Exercise directions
Exactly repeat the full listing that follows.

[START OF Excerpted records]

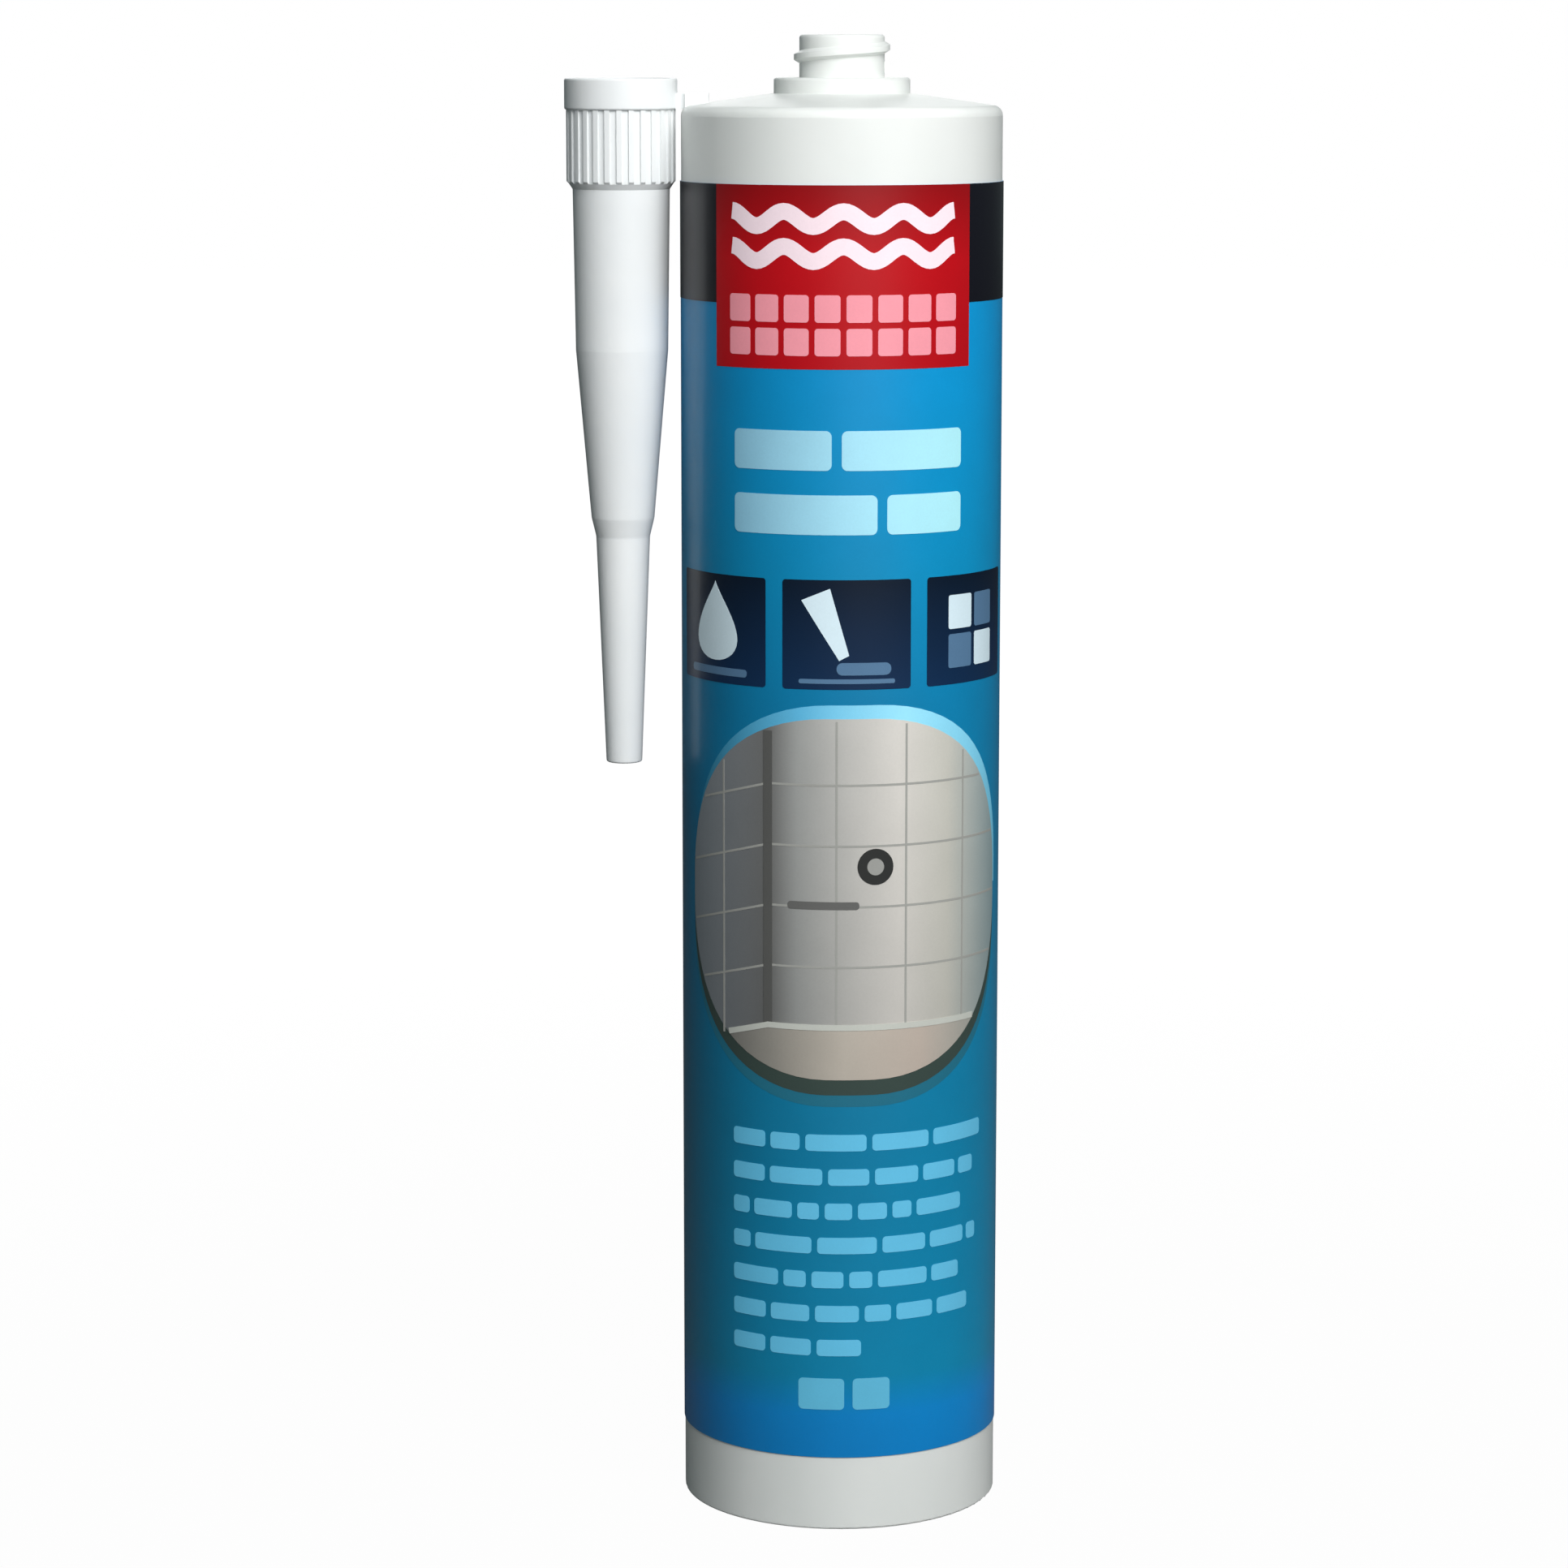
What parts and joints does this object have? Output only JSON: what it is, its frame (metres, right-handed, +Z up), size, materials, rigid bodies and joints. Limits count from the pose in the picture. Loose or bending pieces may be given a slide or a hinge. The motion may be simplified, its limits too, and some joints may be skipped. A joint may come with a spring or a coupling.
{
  "type": "caulk tube",
  "caption": "Upright sealant cartridge with a sliding piston, a wrap label in plain fields of colour and a spare screw-on nozzle hung beside it.",
  "frame": {"origin": "on the barrel's axis, in the plane of the open base that the tube stands on", "axes": "+Z up along the barrel to the neck, -Y out of the front of the label, -X towards the spare nozzle"},
  "size_m": [0.0678, 0.0502, 0.2303],
  "materials": {
    "barrel_plastic": "blown-smooth white polyethylene, satin gloss",
    "piston_plastic": "moulded natural polyethylene",
    "sealant": "white paste",
    "nozzle_plastic": "moulded white polyethylene",
    "label_film_blue": "glossy printed film",
    "ink_dark": "glossy print",
    "ink_red": "glossy print",
    "ink_pale_blue": "glossy print",
    "ink_navy": "glossy print",
    "ink_warm_grey": "glossy print",
    "ink_light_blue": "glossy print"
  },
  "bodies": {
    "cartridge": {"cartridge_barrel": "barrel_plastic", "sealant_fill": "sealant", "nozzle": "nozzle_plastic", "wrap_label": "label_film_blue", "print_top_band": "ink_dark", "print_red_panel": "ink_red", "print_title_bars": "ink_pale_blue", "print_icon_fields": "ink_navy", "print_picture_field": "ink_warm_grey", "print_text_bars": "ink_light_blue", "print_volume_bar": "ink_light_blue"},
    "piston": {"piston": "piston_plastic"}
  },
  "joints": [
    {"name": "piston_slide", "type": "slide", "parent": "cartridge", "child": "piston", "axis": [0, 0, 1], "range_m": [0, 0.1795], "deforming": ["sealant_fill"]}
  ]
}
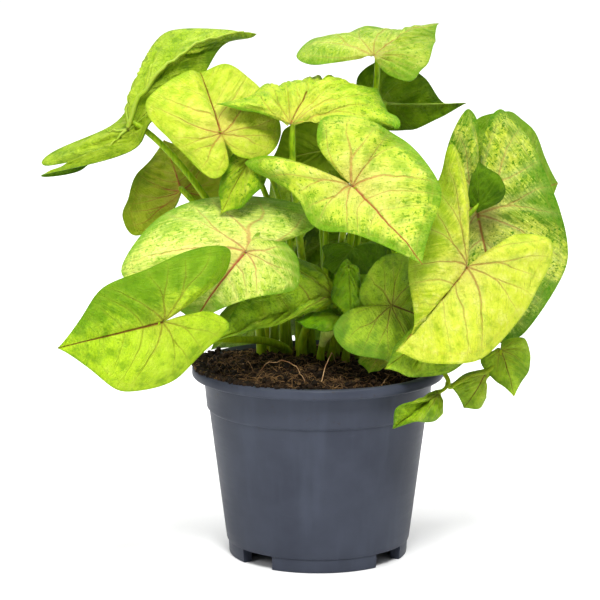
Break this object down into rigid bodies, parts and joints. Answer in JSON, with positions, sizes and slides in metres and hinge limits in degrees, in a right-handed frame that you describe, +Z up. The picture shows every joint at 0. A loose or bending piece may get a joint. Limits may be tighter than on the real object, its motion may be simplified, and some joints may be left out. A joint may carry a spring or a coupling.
{
  "type": "potted syngonium",
  "caption": "House plant in a round nursery pot: arrow-shaped leaves on slim stalks in soil, with a short leafy runner over the rim.",
  "frame": {"origin": "middle of the bounding box on the plane the pot stands on; the pot axis is 5 mm to +X and 9 mm to +Y of it", "axes": "+Z up along the pot, +X to the right and -Y towards the viewer of the pictured front"},
  "size_m": [0.2451, 0.1606, 0.2514],
  "materials": {
    "pot": "satin moulded plastic, dark slate grey",
    "soil": "matt peat and coir, dark brown",
    "leaf_lime": "satin leaf skin, lime green with fine veins",
    "leaf_yellow": "satin leaf skin, yellow green with pink veins",
    "leaf_cream": "satin leaf skin, cream mottled with green",
    "leaf_mid": "satin leaf skin, mid green",
    "leaf_olive": "matt leaf underside, olive green",
    "leaf_deep": "satin leaf skin, deep green"
  },
  "bodies": {
    "root": {"pot": "pot", "soil": "soil", "leaf_front_centre": "leaf_lime", "leaf_front_left": "leaf_mid", "leaf_middle_left": "leaf_cream", "leaf_upper_yellow": "leaf_yellow", "leaf_top_arched": "leaf_lime", "leaf_top_right": "leaf_lime", "leaf_upper_left": "leaf_olive", "leaf_left_behind": "leaf_olive", "leaf_hanging_small": "leaf_mid", "leaf_under_top": "leaf_mid", "leaf_dark_right_top": "leaf_deep", "leaf_right_mottled": "leaf_mid", "leaf_right_behind": "leaf_cream", "leaf_right_curled": "leaf_deep", "leaf_right_front": "leaf_yellow", "leaf_right_under": "leaf_olive", "leaf_centre_right": "leaf_mid", "leaf_centre_right_small": "leaf_lime", "leaf_centre_narrow": "leaf_mid", "leaf_centre_dark": "leaf_deep", "leaf_low_left": "leaf_mid", "leaf_low_centre": "leaf_mid", "leaf_back_low_left": "leaf_deep", "leaf_back_left": "leaf_deep", "leaf_back_centre": "leaf_olive", "leaf_back_right": "leaf_mid", "leaf_back_low": "leaf_deep", "runner": "leaf_mid"}
  },
  "joints": []
}
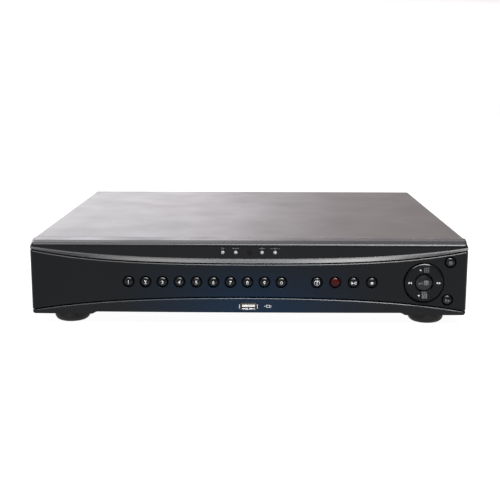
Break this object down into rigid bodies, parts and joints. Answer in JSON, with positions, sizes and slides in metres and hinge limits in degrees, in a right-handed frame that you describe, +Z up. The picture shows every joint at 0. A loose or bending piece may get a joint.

[END OF Excerpted records]

Exercise output
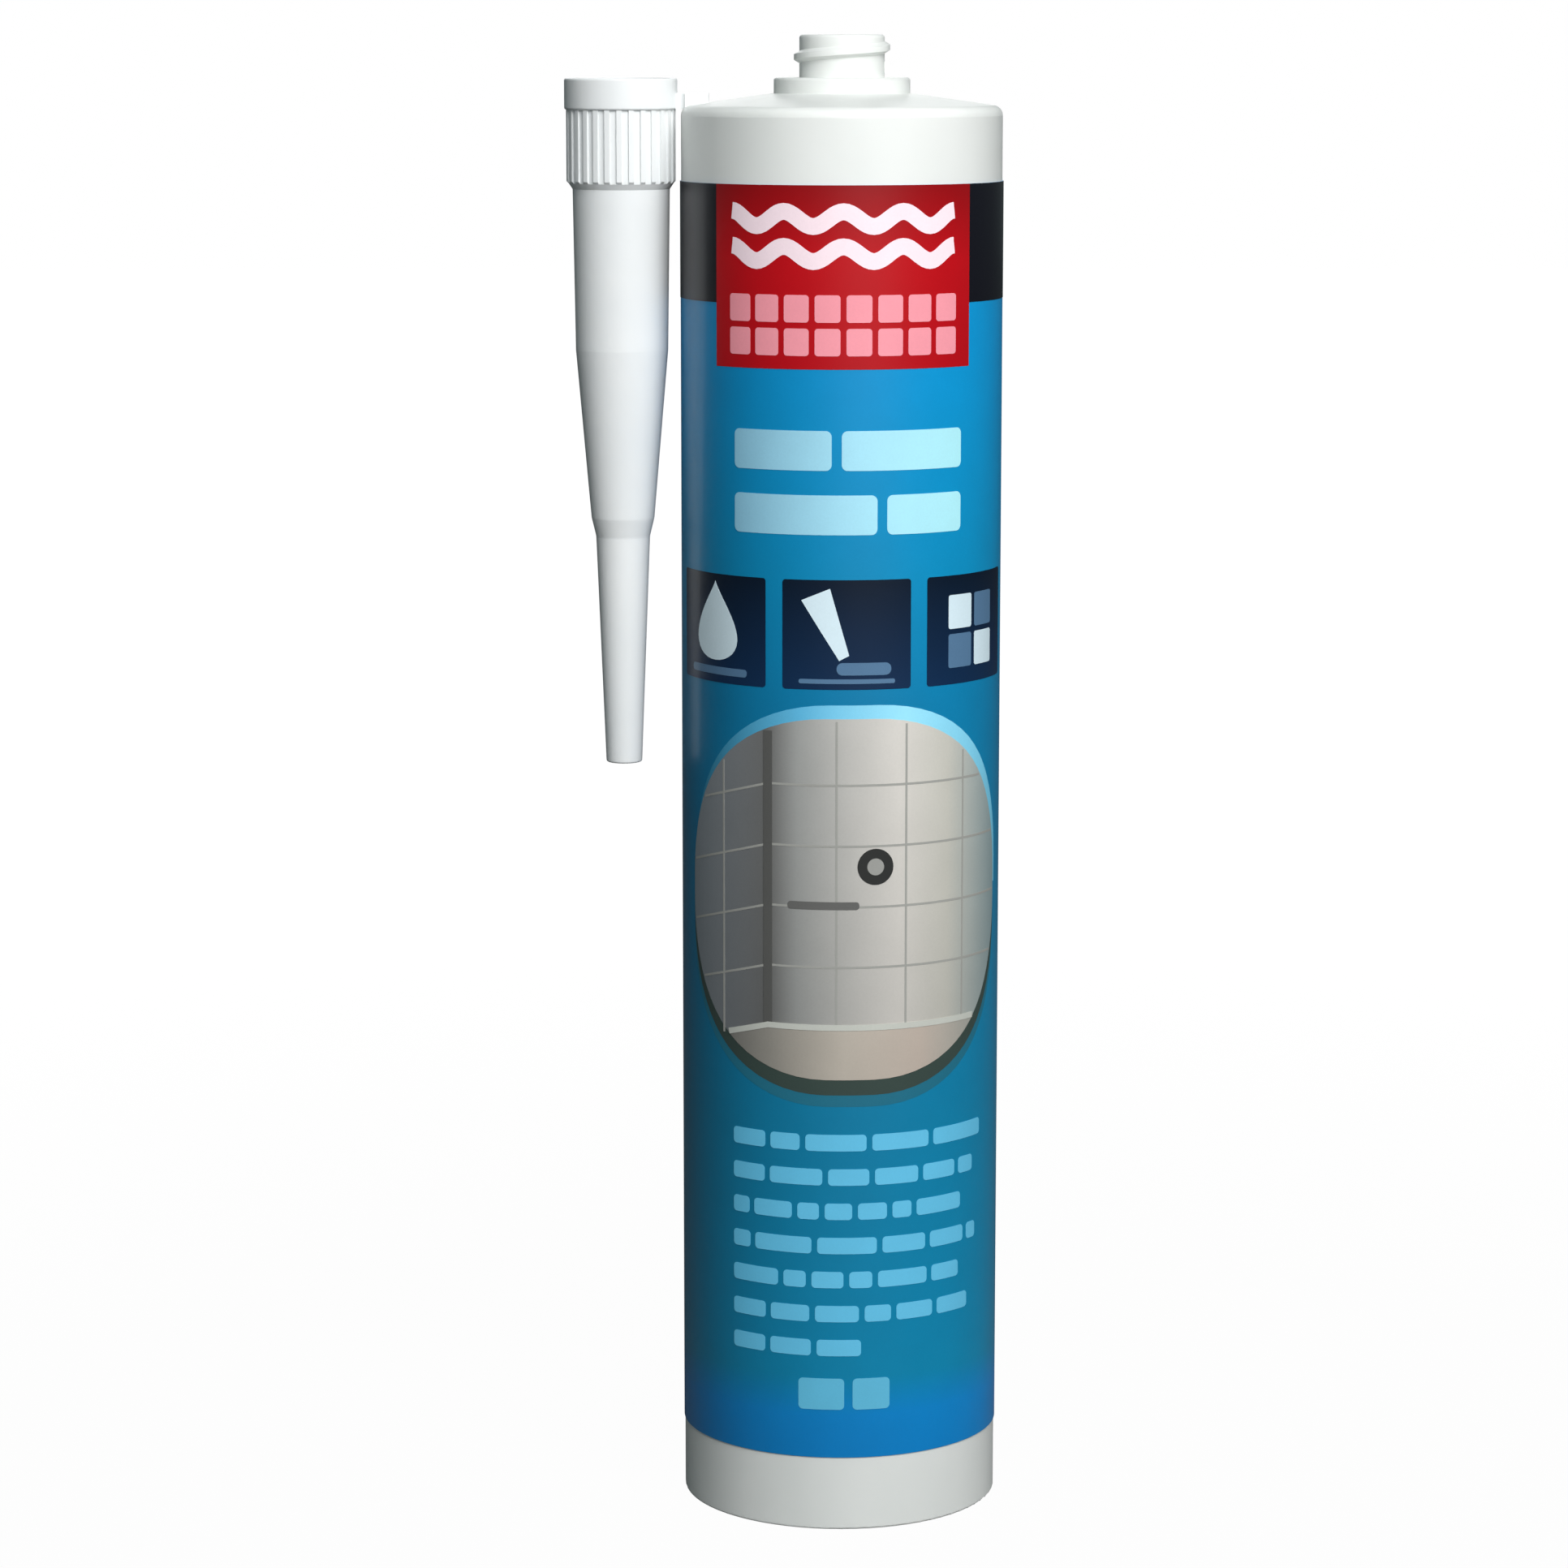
What parts and joints does this object have? Output only JSON: what it is, its frame (metres, right-handed, +Z up), size, materials, rigid bodies and joints. Limits count from the pose in the picture. Loose or bending pieces may be given a slide or a hinge. The motion may be simplified, its limits too, and some joints may be skipped. A joint may come with a spring or a coupling.
{
  "type": "caulk tube",
  "caption": "Upright sealant cartridge with a sliding piston, a wrap label in plain fields of colour and a spare screw-on nozzle hung beside it.",
  "frame": {"origin": "on the barrel's axis, in the plane of the open base that the tube stands on", "axes": "+Z up along the barrel to the neck, -Y out of the front of the label, -X towards the spare nozzle"},
  "size_m": [0.0678, 0.0502, 0.2303],
  "materials": {
    "barrel_plastic": "blown-smooth white polyethylene, satin gloss",
    "piston_plastic": "moulded natural polyethylene",
    "sealant": "white paste",
    "nozzle_plastic": "moulded white polyethylene",
    "label_film_blue": "glossy printed film",
    "ink_dark": "glossy print",
    "ink_red": "glossy print",
    "ink_pale_blue": "glossy print",
    "ink_navy": "glossy print",
    "ink_warm_grey": "glossy print",
    "ink_light_blue": "glossy print"
  },
  "bodies": {
    "cartridge": {"cartridge_barrel": "barrel_plastic", "sealant_fill": "sealant", "nozzle": "nozzle_plastic", "wrap_label": "label_film_blue", "print_top_band": "ink_dark", "print_red_panel": "ink_red", "print_title_bars": "ink_pale_blue", "print_icon_fields": "ink_navy", "print_picture_field": "ink_warm_grey", "print_text_bars": "ink_light_blue", "print_volume_bar": "ink_light_blue"},
    "piston": {"piston": "piston_plastic"}
  },
  "joints": [
    {"name": "piston_slide", "type": "slide", "parent": "cartridge", "child": "piston", "axis": [0, 0, 1], "range_m": [0, 0.1795], "deforming": ["sealant_fill"]}
  ]
}
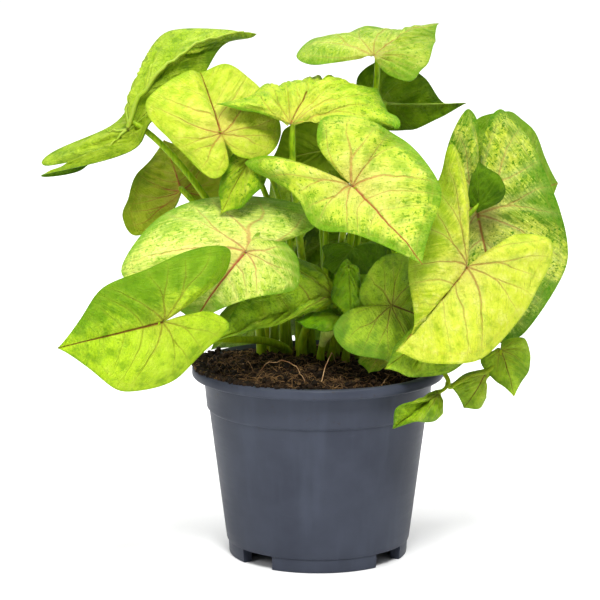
Break this object down into rigid bodies, parts and joints. Answer in JSON, with positions, sizes and slides in metres and hinge limits in degrees, in a right-handed frame that you describe, +Z up. The picture shows every joint at 0. A loose or bending piece may get a joint. Limits may be tighter than on the real object, its motion may be simplified, and some joints may be left out. A joint may carry a spring or a coupling.
{
  "type": "potted syngonium",
  "caption": "House plant in a round nursery pot: arrow-shaped leaves on slim stalks in soil, with a short leafy runner over the rim.",
  "frame": {"origin": "middle of the bounding box on the plane the pot stands on; the pot axis is 5 mm to +X and 9 mm to +Y of it", "axes": "+Z up along the pot, +X to the right and -Y towards the viewer of the pictured front"},
  "size_m": [0.2451, 0.1606, 0.2514],
  "materials": {
    "pot": "satin moulded plastic, dark slate grey",
    "soil": "matt peat and coir, dark brown",
    "leaf_lime": "satin leaf skin, lime green with fine veins",
    "leaf_yellow": "satin leaf skin, yellow green with pink veins",
    "leaf_cream": "satin leaf skin, cream mottled with green",
    "leaf_mid": "satin leaf skin, mid green",
    "leaf_olive": "matt leaf underside, olive green",
    "leaf_deep": "satin leaf skin, deep green"
  },
  "bodies": {
    "root": {"pot": "pot", "soil": "soil", "leaf_front_centre": "leaf_lime", "leaf_front_left": "leaf_mid", "leaf_middle_left": "leaf_cream", "leaf_upper_yellow": "leaf_yellow", "leaf_top_arched": "leaf_lime", "leaf_top_right": "leaf_lime", "leaf_upper_left": "leaf_olive", "leaf_left_behind": "leaf_olive", "leaf_hanging_small": "leaf_mid", "leaf_under_top": "leaf_mid", "leaf_dark_right_top": "leaf_deep", "leaf_right_mottled": "leaf_mid", "leaf_right_behind": "leaf_cream", "leaf_right_curled": "leaf_deep", "leaf_right_front": "leaf_yellow", "leaf_right_under": "leaf_olive", "leaf_centre_right": "leaf_mid", "leaf_centre_right_small": "leaf_lime", "leaf_centre_narrow": "leaf_mid", "leaf_centre_dark": "leaf_deep", "leaf_low_left": "leaf_mid", "leaf_low_centre": "leaf_mid", "leaf_back_low_left": "leaf_deep", "leaf_back_left": "leaf_deep", "leaf_back_centre": "leaf_olive", "leaf_back_right": "leaf_mid", "leaf_back_low": "leaf_deep", "runner": "leaf_mid"}
  },
  "joints": []
}
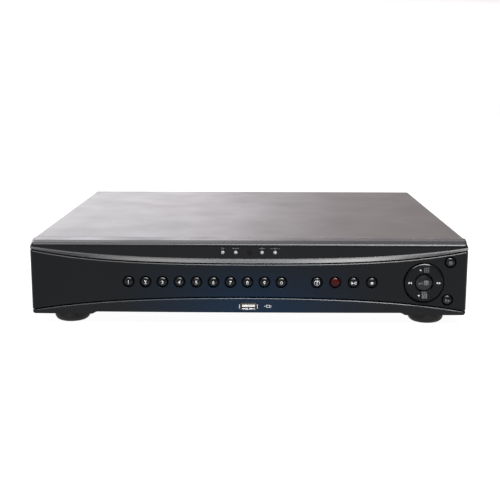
Break this object down into rigid bodies, parts and joints. Answer in JSON, with positions, sizes and slides in metres and hinge limits in degrees, in a right-handed frame that you describe, +Z up. The picture shows every joint at 0. A loose or bending piece may get a joint.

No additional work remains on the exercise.